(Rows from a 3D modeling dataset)
···

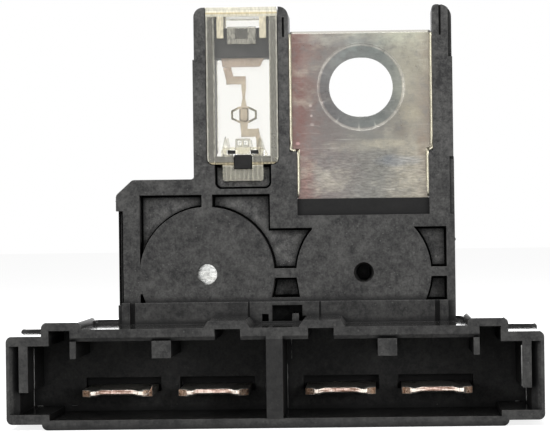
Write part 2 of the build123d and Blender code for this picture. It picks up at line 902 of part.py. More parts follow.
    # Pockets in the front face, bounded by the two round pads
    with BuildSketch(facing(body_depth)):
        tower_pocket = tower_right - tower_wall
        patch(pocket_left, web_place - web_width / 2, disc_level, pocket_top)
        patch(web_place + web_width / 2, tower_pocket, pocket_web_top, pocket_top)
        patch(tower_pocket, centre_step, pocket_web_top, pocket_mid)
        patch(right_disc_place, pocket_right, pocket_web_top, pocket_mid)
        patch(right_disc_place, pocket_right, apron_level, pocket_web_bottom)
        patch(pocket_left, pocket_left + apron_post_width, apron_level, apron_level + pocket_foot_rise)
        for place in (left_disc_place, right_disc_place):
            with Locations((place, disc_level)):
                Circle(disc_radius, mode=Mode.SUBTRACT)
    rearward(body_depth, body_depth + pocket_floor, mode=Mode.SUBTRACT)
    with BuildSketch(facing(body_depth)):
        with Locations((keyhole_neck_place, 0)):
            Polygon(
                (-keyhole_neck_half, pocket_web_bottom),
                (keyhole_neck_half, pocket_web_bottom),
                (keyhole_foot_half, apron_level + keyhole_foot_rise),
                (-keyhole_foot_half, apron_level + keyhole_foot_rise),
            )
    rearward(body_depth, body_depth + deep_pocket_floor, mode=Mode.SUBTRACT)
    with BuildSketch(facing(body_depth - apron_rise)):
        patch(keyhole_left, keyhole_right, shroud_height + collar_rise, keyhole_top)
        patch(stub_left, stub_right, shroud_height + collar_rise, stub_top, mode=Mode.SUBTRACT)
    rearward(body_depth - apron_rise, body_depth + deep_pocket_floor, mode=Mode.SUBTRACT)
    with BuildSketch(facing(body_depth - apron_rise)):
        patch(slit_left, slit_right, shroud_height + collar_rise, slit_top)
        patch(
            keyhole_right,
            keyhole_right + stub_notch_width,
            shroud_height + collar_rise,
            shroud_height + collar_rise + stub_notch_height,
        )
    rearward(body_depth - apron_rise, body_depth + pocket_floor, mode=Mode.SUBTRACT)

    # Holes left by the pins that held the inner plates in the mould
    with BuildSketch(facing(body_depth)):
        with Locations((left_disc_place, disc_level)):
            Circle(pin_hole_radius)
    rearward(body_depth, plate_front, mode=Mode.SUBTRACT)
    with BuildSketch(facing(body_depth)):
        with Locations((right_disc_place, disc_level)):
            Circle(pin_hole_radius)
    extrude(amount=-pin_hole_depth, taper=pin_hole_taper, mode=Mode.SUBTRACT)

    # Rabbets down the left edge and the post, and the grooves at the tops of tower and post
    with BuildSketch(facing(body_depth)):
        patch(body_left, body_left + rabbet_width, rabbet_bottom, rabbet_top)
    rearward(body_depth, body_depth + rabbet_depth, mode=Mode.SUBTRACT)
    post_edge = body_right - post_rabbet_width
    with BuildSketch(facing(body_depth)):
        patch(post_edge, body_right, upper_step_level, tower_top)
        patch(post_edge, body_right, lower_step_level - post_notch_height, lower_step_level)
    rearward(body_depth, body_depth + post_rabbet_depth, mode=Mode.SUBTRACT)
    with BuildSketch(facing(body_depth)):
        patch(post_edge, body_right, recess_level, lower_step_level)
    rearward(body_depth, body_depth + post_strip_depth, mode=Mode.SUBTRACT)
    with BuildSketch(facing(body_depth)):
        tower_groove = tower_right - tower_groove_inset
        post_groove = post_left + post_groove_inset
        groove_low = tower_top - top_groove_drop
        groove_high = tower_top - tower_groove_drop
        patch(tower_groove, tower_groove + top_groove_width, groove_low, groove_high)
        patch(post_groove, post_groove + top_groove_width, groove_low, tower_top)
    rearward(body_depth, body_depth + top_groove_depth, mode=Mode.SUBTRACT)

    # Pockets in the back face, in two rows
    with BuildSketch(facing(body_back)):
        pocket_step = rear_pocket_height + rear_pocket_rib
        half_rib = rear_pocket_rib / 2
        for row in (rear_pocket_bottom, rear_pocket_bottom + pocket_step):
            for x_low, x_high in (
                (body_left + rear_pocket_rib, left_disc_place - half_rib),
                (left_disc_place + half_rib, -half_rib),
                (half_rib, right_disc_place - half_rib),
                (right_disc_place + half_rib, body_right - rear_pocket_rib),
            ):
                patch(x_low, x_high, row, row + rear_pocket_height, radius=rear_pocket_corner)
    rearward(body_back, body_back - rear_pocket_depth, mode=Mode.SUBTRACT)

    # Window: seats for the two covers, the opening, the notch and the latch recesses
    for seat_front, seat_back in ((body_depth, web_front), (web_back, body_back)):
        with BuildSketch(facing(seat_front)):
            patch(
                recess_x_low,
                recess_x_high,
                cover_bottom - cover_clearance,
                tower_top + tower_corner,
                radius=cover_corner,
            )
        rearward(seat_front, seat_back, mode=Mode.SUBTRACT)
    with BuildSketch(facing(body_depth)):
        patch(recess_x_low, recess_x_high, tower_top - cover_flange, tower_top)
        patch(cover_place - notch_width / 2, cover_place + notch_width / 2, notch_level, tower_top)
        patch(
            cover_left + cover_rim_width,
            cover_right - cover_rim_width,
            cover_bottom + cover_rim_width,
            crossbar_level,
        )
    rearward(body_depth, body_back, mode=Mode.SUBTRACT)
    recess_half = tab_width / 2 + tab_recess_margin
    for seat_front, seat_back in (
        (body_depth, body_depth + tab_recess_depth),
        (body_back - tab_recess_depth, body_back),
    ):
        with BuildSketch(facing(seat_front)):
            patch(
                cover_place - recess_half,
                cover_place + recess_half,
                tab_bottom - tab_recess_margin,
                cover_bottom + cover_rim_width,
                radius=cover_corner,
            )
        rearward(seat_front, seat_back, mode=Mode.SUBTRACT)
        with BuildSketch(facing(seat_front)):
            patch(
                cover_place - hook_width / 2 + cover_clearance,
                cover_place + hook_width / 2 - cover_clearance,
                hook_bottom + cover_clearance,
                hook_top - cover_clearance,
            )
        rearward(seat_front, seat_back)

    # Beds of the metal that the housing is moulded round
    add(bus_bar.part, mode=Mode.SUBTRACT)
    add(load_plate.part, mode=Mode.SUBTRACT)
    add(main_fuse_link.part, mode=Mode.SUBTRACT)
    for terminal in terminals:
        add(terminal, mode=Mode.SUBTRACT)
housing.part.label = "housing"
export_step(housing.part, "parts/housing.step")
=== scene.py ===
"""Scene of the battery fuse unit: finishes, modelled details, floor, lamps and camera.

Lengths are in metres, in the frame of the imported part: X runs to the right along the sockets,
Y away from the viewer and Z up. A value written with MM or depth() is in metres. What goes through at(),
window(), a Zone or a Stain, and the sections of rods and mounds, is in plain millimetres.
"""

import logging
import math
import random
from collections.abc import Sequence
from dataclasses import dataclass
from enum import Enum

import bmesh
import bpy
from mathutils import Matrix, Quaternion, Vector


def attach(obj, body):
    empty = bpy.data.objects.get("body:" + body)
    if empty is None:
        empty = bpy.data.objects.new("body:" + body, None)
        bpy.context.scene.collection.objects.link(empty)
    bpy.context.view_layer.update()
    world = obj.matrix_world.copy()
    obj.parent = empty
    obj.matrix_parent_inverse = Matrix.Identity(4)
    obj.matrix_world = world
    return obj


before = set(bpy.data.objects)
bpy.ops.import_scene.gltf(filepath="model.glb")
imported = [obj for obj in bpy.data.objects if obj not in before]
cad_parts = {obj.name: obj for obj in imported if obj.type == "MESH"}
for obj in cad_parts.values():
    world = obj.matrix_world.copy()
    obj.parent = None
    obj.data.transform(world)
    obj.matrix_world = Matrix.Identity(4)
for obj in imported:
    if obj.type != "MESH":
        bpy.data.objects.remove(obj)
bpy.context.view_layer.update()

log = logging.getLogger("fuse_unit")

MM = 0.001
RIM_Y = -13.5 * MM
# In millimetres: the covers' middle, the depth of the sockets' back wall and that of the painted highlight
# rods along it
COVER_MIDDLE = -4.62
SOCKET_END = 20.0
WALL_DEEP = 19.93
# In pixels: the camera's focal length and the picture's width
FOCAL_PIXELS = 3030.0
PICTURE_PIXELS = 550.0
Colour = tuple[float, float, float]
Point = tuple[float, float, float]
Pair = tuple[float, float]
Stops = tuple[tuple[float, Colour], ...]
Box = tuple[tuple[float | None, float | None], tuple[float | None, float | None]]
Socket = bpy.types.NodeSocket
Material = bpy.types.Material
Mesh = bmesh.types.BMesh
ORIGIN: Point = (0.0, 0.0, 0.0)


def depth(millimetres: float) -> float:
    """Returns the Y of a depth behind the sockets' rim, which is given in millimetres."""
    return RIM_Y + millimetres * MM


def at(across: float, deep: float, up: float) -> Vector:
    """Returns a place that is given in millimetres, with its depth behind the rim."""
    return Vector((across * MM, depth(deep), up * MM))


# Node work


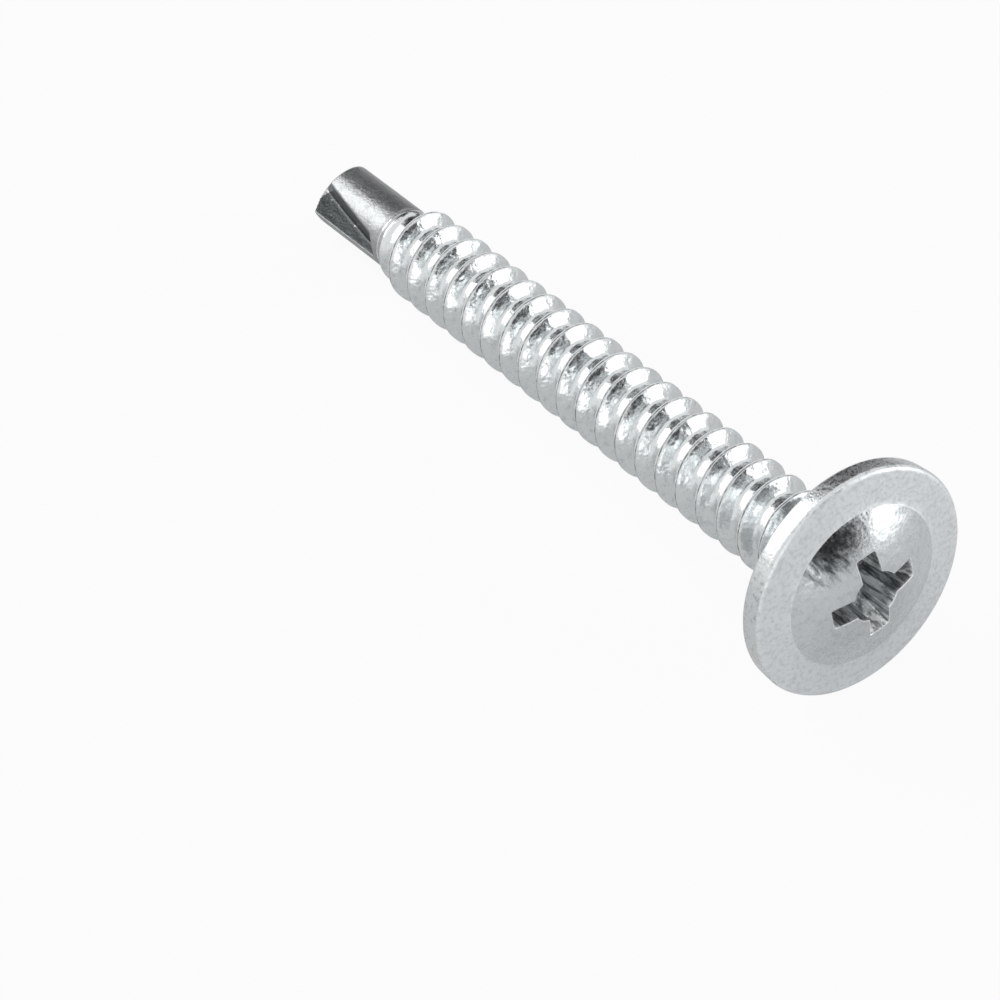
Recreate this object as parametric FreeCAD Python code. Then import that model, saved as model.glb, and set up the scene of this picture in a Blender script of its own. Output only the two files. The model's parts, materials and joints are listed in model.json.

···

* YOUR INSTRUCTIONS *
Within the material above, transcribe exactly the lines that run from the line holding "# Beds of the" through the line holding "before = set(bpy.data.objects)".

* RESPONSE TO THIS EXERCISE *
    # Beds of the metal that the housing is moulded round
    add(bus_bar.part, mode=Mode.SUBTRACT)
    add(load_plate.part, mode=Mode.SUBTRACT)
    add(main_fuse_link.part, mode=Mode.SUBTRACT)
    for terminal in terminals:
        add(terminal, mode=Mode.SUBTRACT)
housing.part.label = "housing"
export_step(housing.part, "parts/housing.step")
=== scene.py ===
"""Scene of the battery fuse unit: finishes, modelled details, floor, lamps and camera.

Lengths are in metres, in the frame of the imported part: X runs to the right along the sockets,
Y away from the viewer and Z up. A value written with MM or depth() is in metres. What goes through at(),
window(), a Zone or a Stain, and the sections of rods and mounds, is in plain millimetres.
"""

import logging
import math
import random
from collections.abc import Sequence
from dataclasses import dataclass
from enum import Enum

import bmesh
import bpy
from mathutils import Matrix, Quaternion, Vector


def attach(obj, body):
    empty = bpy.data.objects.get("body:" + body)
    if empty is None:
        empty = bpy.data.objects.new("body:" + body, None)
        bpy.context.scene.collection.objects.link(empty)
    bpy.context.view_layer.update()
    world = obj.matrix_world.copy()
    obj.parent = empty
    obj.matrix_parent_inverse = Matrix.Identity(4)
    obj.matrix_world = world
    return obj


before = set(bpy.data.objects)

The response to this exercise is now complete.